Sending the client a document summarising how a complex or risky financial product works and the risks associated with it;

Asking questions about the number and average amounts of transactions realised, as well as on the composition of the portfolio and its breakdown by type of product;

Determining the profile of the client, especially in relation to their responses to questions about their investment knowledge and experience and their reaction in certain situations, for example in the event of high volatility on their investment;

Providing for regular updates of the client knowledge and experience questionnaire, identifying the client's assets, liabilities, income and outgoings with respect to the firm as well as other firms;

Ensuring that the client’s preferred investment horizons correspond to the recommended holding period for the proposed financial instruments;

Warn the client that, if they refuse to disclose the amount of their assets held in other firms , the advice offered will be based only on the information available and that it might not be optimal for the client's situation.

Warn the client that, if they refuse to disclose the amount of their liabilities with respect to other firms, the advice offered will be based only on the information available and that it might not be optimal for the customer's situation - as long as the investment service provider ensures that the financial instrument is neither illiquid nor risky.

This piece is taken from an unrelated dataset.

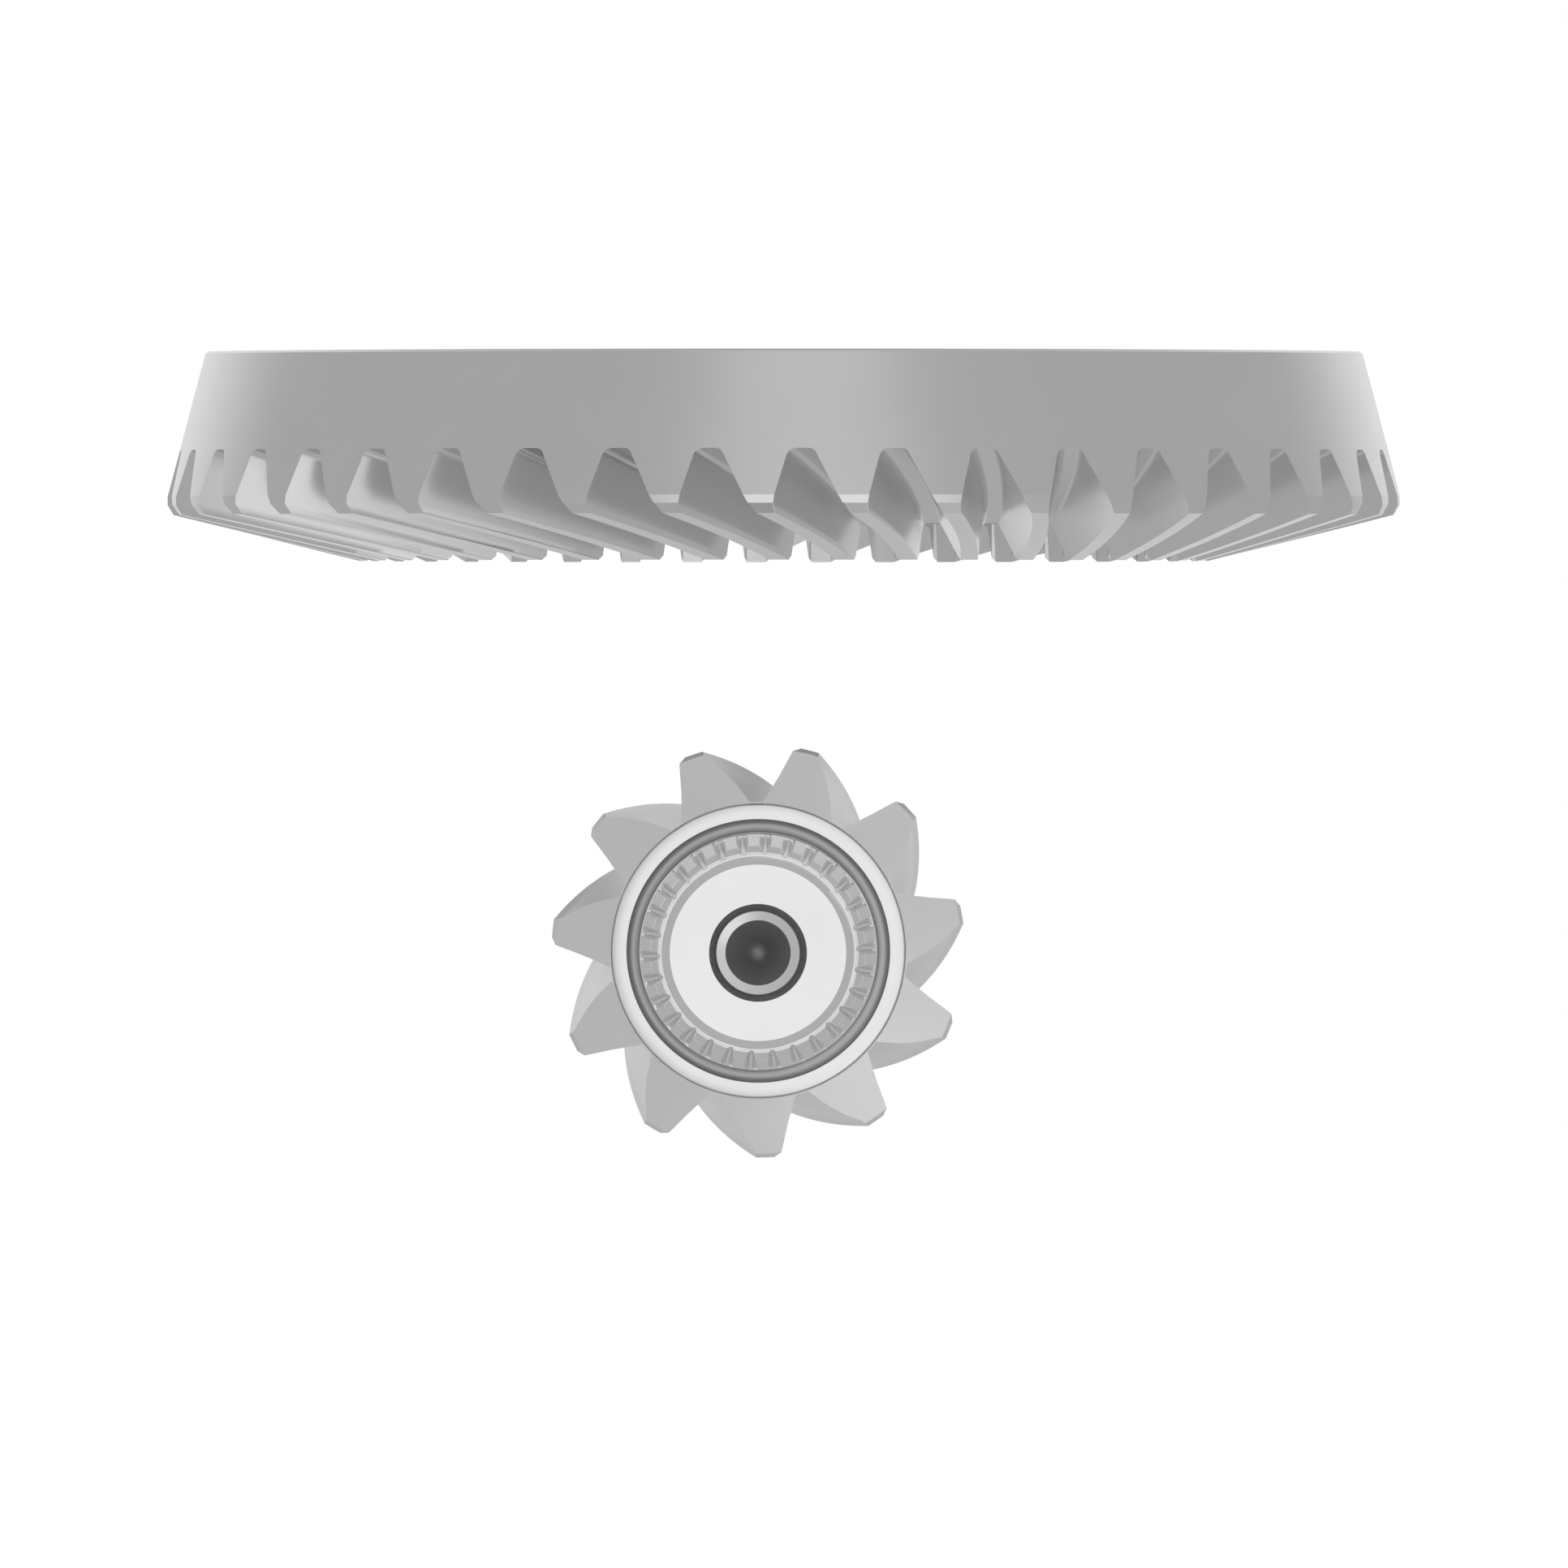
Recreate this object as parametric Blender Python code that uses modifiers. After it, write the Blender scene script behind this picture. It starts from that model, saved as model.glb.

However, bad practices were also noted, including the following examples:

Self-assessment only by the client of their own investment knowledge;

Choice of responses that does not provide for the client having no investment knowledge at all (e.g. Poor/Average/Good);

Asking the client to select their own profile via self-assessment;

Finally, a breach of regulation was observed in two of the firms inspected. This concerns the automatic modification of the client's profile if the client placed an order online that did not fall within the scope of their initial profile, such modification being made without re-assessing the client's investment knowledge and experience, and moreover without the client being informed of the consequences of this modification.

In its summary document, the AMF exposes the good and bad practices identified, using concrete examples. The regulator also reminds firms that, with respect to their duty to provide advice, they must ensure that they offer clients a suitable level of diversification of their investments.

After completing these SPOT inspections, the AMF sent the inspected firms follow-up letters requesting them to rectify all cases observed of non-compliance with the requirements in the area of gathering information.